Picture this: vast, virtual armies of bots and sockpuppets—fake and duplicate social media accounts—spreading misinformation, controlling which topics trend on Facebook, Twitter, and other popular sites.

When people don’t know how to spot these artificial influences, says Mary Margaret Herring ’20, a communication and philosophy double major from Henrietta, Texas: “We can be more easily manipulated.”

But fear not, denizens of digital discourse: Knowledge is still the best antidote, and at Trinity, our Tigers are gathering plenty of it.

Herring, along with communication professor Aaron Delwiche, has spent her summer helping to launch Propaganda Critic, a website meant to help the public identify and expose digital propaganda techniques. The site presents a balanced approach to digital propaganda, teaching people of all ages how to recognize examples of propaganda techniques and logical fallacies used across the political spectrum.

“It’s not a secret that we live in a time where many Americans inhabit different political universes,” Delwiche says. “Both on the right and the left, we have all these digital tools—Twitter, Facebook—that allow us to create our own personalized echo chambers, and that’s not healthy for our democracy. But we have to recover our ability to engage in civil, rational disagreement.”

Delwiche has been identifying propaganda for decades.

Delwiche originally launched Propaganda Critic in the mid 1990s, worrying that the rise of the internet would open the floodgates on a fresh wave of propaganda, eroding this rational approach to political debate. Decades later, Delwiche and Herring have the site revamped, redesigned, and ready to dive into the very perils the site predicted in its origin, thanks to funding from a Mellon Initiative grant.

Delwiche says the renovated Propaganda Critic examines new tech, such as bots, sockpuppets, trolls, and data mining, that’s already been unleashed on the public “to disastrous effect.”

“The cool thing about fighting propaganda is you get to hit every shelf in the library,” Delwiche says. “So at a bare minimum, our project includes aspects of history, political science, communication, art and graphic design, coding and computer science, sociology, and psychology.”

At Propaganda Critic, you’ll learn how to tell the difference between benevolent “helper bots” - silent workers that update your Facebook feed, find you that perfect Tinder match, and fill out your search on an engine like Google - and more nefarious influences, such as“deceptive bots”, which pretend to be human users, and can be used to overwhelm discussion by actual humans on Twitter feeds, website comment threads and beyond.
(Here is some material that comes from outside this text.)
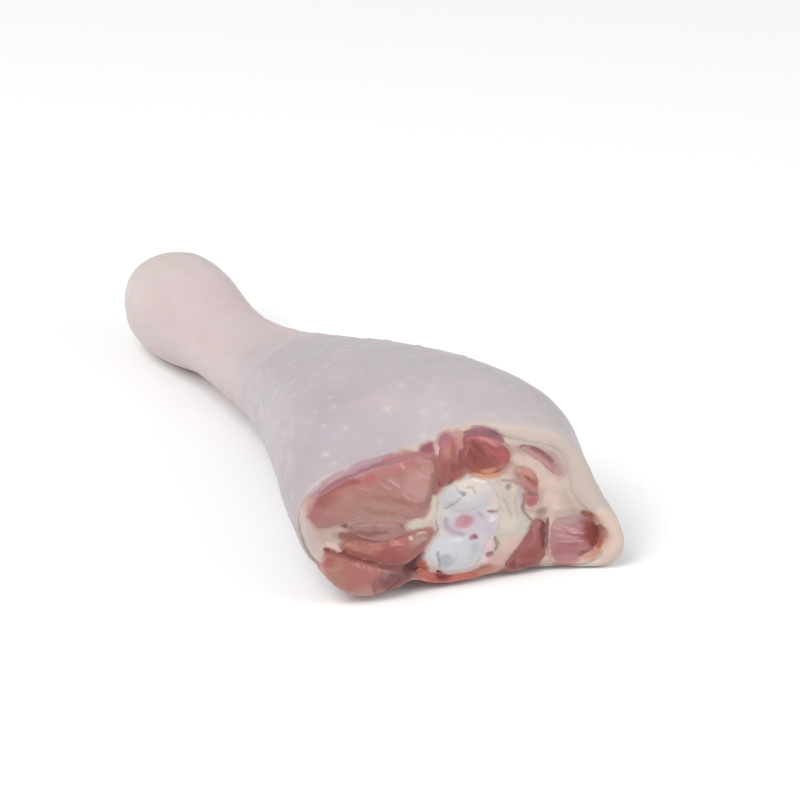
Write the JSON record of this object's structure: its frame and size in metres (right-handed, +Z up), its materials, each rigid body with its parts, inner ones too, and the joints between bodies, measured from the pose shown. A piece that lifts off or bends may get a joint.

Visitors will also gain access to a host of practical tools - links to bot identification sites such as Snopes and Botometer - and real-world, current case studies ranging from ISIS propaganda to left-wing and right-wing political techniques used right here in the U.S.

Beyond this technical knowledge, Delwiche and Herring also give visitors a larger view of the propaganda problem.

“But we also want people thinking about traditional approaches to propaganda—the logic, language, and psychology behind these techniques,” Delwiche continues. “That’s an approach that’s pretty ‘Trinity.’ Looking at this issue in an interdisciplinary way, that’s who we are.”

Brandon Guzman's research focuses on computational propaganda.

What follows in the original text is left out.